- Directed by: John Sjogren
- Written by: John Sjogren Rolfe Kanefsky Scott Ziehl
- Produced by: Chad McQueen John Sjogren Scott Ziehl
- Starring: Chad McQueen Dom DeLuise Michael Madsen Roxana Zal Jan-Michael Vincent Corey Feldman
- Cinematography: Kevin McKay
- Edited by: John Sjogren Scott Ziehl
- Music by: Craig Carothers Jim Walker
- Release date: 1996;
- Running time: 102 minutes
- Country: United States
- Language: English

= Red Line (1996 film) =

Red Line is a 1996 American action film written and directed by John Sjogren, and starring Chad McQueen, Dom DeLuise, Michael Madsen, Roxana Zal, Jan-Michael Vincent and Corey Feldman.

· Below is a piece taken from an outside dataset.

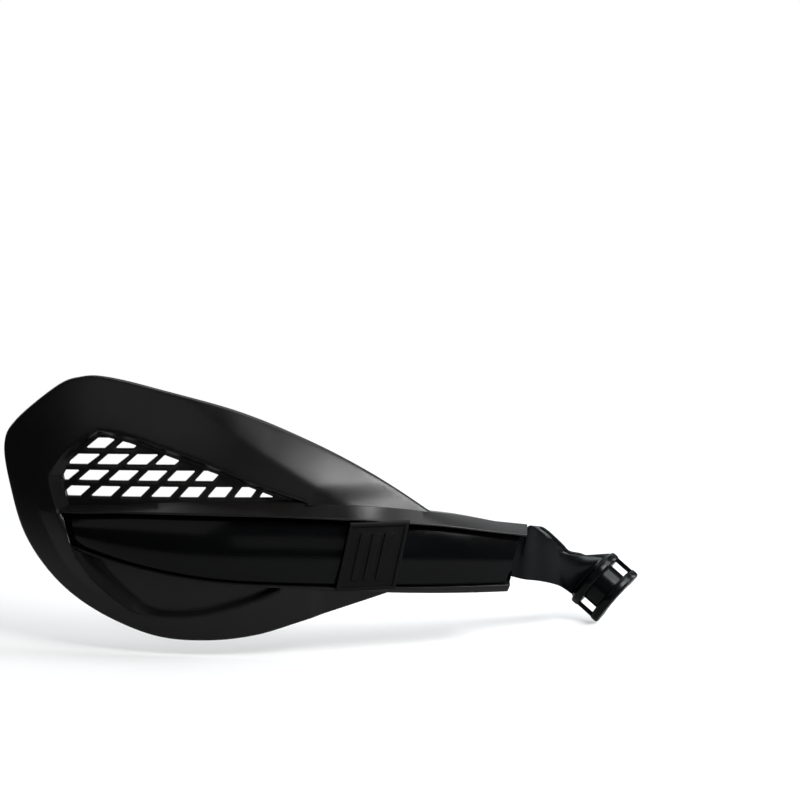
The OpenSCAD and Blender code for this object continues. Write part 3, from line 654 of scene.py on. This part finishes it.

Immediately prior to filming, Jan-Michael Vincent was in a severe car accident that left his face badly scarred. He can be seen still wearing his hospital ID wrist bracelet in the movie. It was written into the script that Vincent's character had been in a car accident, and he needed new shocks from McQueen's character, a mechanic.

==Plot==
Jim is a car mechanic who is drawn into danger after he robs a convenience store while driving a client's bulletproof car. He returns the car to the client, Keller, who demands that he bring him a Ferrari held by a couple in the mountains. Jim also meets a young woman, Gem, who he tries to impress. He's successful in bringing Keller the car, only for him to order Jim to bring him a Ferrari and then a Corvette. He manages to acquire the cars, but with great difficulty and collateral damage. While acquiring the Corvette Jim is confronted and threatened with death, but also manages to save Gem from an abusive boyfriend. He is also pursued by a man called Mr. Lawrence, who wants the diamonds hidden in the Corvette.

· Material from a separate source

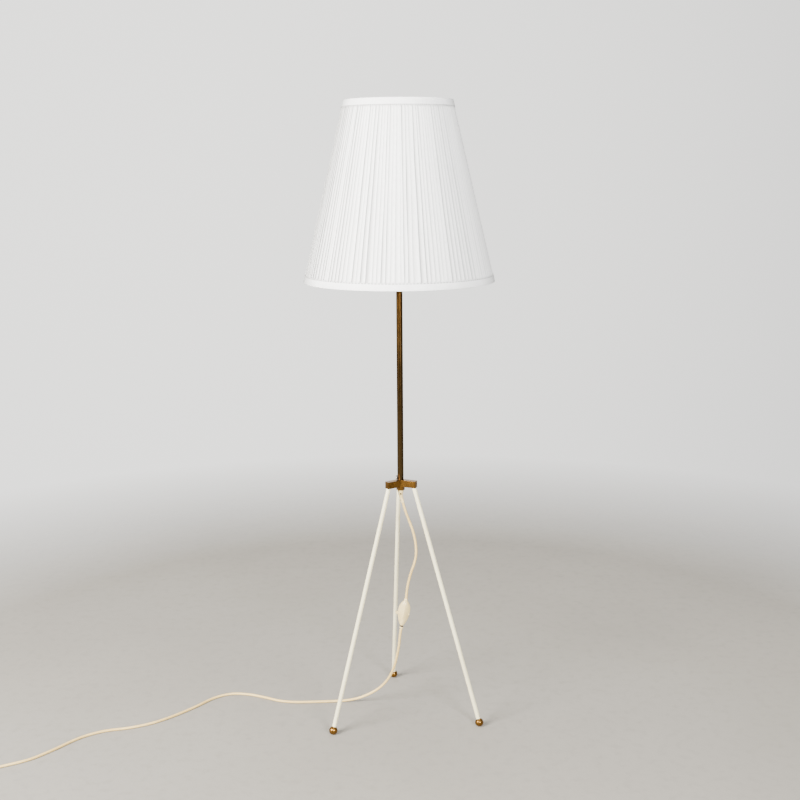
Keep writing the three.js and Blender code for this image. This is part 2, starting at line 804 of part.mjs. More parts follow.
const floorLine = cordRadius + 0.1;
const lowerCordRoute = [
  [-3, 12.6, 197],
  [-7.7, 17, 156],
  [-15, 23.6, 119],
  [-24, 31, 88.5],
  [-34, 36.5, 68],
  [-47, 41.3, 50],
  [-64, 45, 34.5],
  [-85, 48, 21.5],
  [-106, 50.5, 12],
  [-126, 52, 6.6],
  [-147, 52.4, 3.8],
  [-170, 51.5, floorLine],
  [-218, 48.5, floorLine],
  [-268, 48, floorLine],
  [-305, 56, floorLine],
  [-342, 75, floorLine],
  [-385, 93, floorLine],
  [-428, 97, floorLine],
  [-467, 76, floorLine],
  [-509, 24, floorLine],
  [-553, -24, floorLine],
  [-598, -62, floorLine],
  [-648, -86, floorLine],
  [-702, -101, floorLine],
  [-750, -133, floorLine],
  [-798, -193, floorLine],
  [-840, -238, floorLine],
  [-894, -269, floorLine],
];

function asVector(point) {
  return new THREE.Vector3(...point);
}

function switchEnd(direction) {
  const end = new THREE.Vector3(0, 0, direction * (switchCollarEnd + gap));
  return end.applyAxisAngle(new THREE.Vector3(0, 1, 0), radians(switchTilt)).add(asVector(switchCentre));
}

// The direction in which the cord runs as it meets the coil's outermost turn.
const coilApproach = new THREE.Vector3(-0.9, -0.436, 0).normalize();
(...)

Ultimately Jim manages to bring Keller the Corvette, which is now demolished from all of the action and from having exploded due to an accident. Keller orders him to leave, which Jim does, taking the burned Corvette to fix it. Just as he's leaving, Mr. Lawrence and Keller, as well as their men, open fire on each other. Meanwhile, Jim and Gem board a bus and leave town. Gem asks Jim what happened to Keller and he doesn't know.

==Cast==
- Chad McQueen as Jim
- Dom DeLuise as Jerry
- Michael Madsen as Mr. Lawrence
- Roxana Zal as "Gem"
- Jan-Michael Vincent as Keller
- Corey Feldman as Tony
- Robert Z'Dar as Gene
- Julie Strain as Crystal
- Billy Million as Frank
- Chuck Zito as Dick

The film also includes small roles and cameos by Joe Estevez and Ron Jeremy.

== Production ==
While filming Sjogren suggested that Zito's character urinate on himself after fighting with McQueen's character Jim. Zito refused and suggested a different action, which met with the director's approval.

== Reception ==
The Austin Chronicle reviewed the film, stating that "All told, this is one entertainingly brainless mess of a Nineties B-movie." TV Guide panned Red Line, writing "McQueen (son of Steve McQueen) and Madsen both breeze through their parts with a minimum of expression, while Zal jettisons any viewer sympathy when she casually abandons her best girlfriend to an uncertain fate at Keller's hands. She and McQueen are nonetheless heroes-by-default in the pointless script."